Steady-state equilibrium

In this section, we characterize the steady-state equilibrium. The growth rate of variables have the same form as those given in “Problem of the social planner” above. The main difference between the two solutions relies on the allocation of labor across sectors. Combining Eqs. 15 and 18, one gets:

$$ g_{c}=r-\left( n-m\right) -\rho . $$
(34)

Manipulation of Eqs. 16, 19, and 34 leads to:

$$ \psi \lbrack 1-(n/b)^{1/\theta }]=g_{c}-g_{w}+\rho . $$

Using the value of the growth rates computed above, one gets \( (1-(n/b)^{1/\theta }-l_{h})=\rho /\psi \).

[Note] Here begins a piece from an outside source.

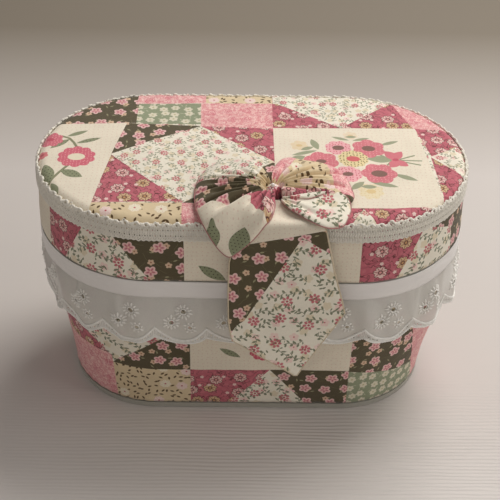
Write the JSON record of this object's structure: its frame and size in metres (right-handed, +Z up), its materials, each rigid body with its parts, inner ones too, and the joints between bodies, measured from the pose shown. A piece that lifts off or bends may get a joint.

Using this condition with Eq. 5, one gets:

$$ l_{Y}+l_{A}=\frac{\rho }{\psi }. $$
(35)

Combining Eqs. 17 and 20, one gets:

$$ \varepsilon +\frac{\mu _{t}T_{t}}{L_{t}}+\overset{\bullet }{\left( \xi _{t}L_{t}\right) }=\rho \mu _{t}\left[ d_{t}+\frac{w_{t}h_{t}\left( n/b\right) ^{1/\theta -1}}{b\theta }\right] . $$

Using this result with Eq. 16 differentiated with respect to time, Eq. 34 and the budget constraint, one gets:

$$ \theta b\left( n/b\right) ^{1-1/\theta }\left[ \frac{(\varepsilon -1)c_{t}}{ w_{t}h_{t}}+(1-(n/b)^{1/\theta }-l_{h})\right] +g_{w}+g_{h}-g_{c}=\rho . $$
(36)

Using Eq. 8 with Eq. 10 yields:

$$ L_{t}c_{t}=[1-\alpha ^{2}/(1-\tau )]Y_{t}. $$

Using Eq. 9, one obtains:

$$ w_{t}h_{t}L_{t}=\frac{(1-\alpha )Y_{t}}{l_{Y}}. $$

Then, plugging the two preceding results in Eq. 36 leads to:

$$ (\varepsilon -1)l_{Y}\left\{ \frac{1}{(1-\alpha )}-\frac{\alpha ^{2}}{ (1-\alpha )(1-\tau )}\right\} +l_{Y}+l_{A}=\frac{\rho \left( n\right) ^{1/\theta -1}}{\theta b^{1/\theta }}. $$
(37)

Using Eqs. 12 and 13, one gets:

$$ \frac{\pi _{xt}}{V_{t}}=\frac{(1-\alpha )\alpha g_{A}Y_{t}}{(1-\tau )(1-\sigma )w_{t}H_{A_{t}}}. $$

Using Eq. 9 and simplifying, one gets:

$$ \frac{\pi _{xt}}{V_{t}}=\frac{\alpha g_{A}l_{Y}}{(1-\tau )(1-\sigma )l_{A}}. $$

Differentiating Eq. 13 with respect to time, one obtains g V  = g Y  − g A . Using r t  = π xt /V t  + g V  = g c  + (n − m) + ρ (see Eq. 14), one gets:

$$ \frac{\alpha g_{A}l_{Y}}{(1-\tau )(1-\sigma )l_{A}}-g_{A}=\rho . $$
(38)

Equations 35, 37, and 38 depend on l Y , l A , l h , and n. Therefore, using the individual constraint of labor (Eq. 5) with the technology of production of children (Eq. 2), one can determine the values of l Y , l A , l h , l n , and n.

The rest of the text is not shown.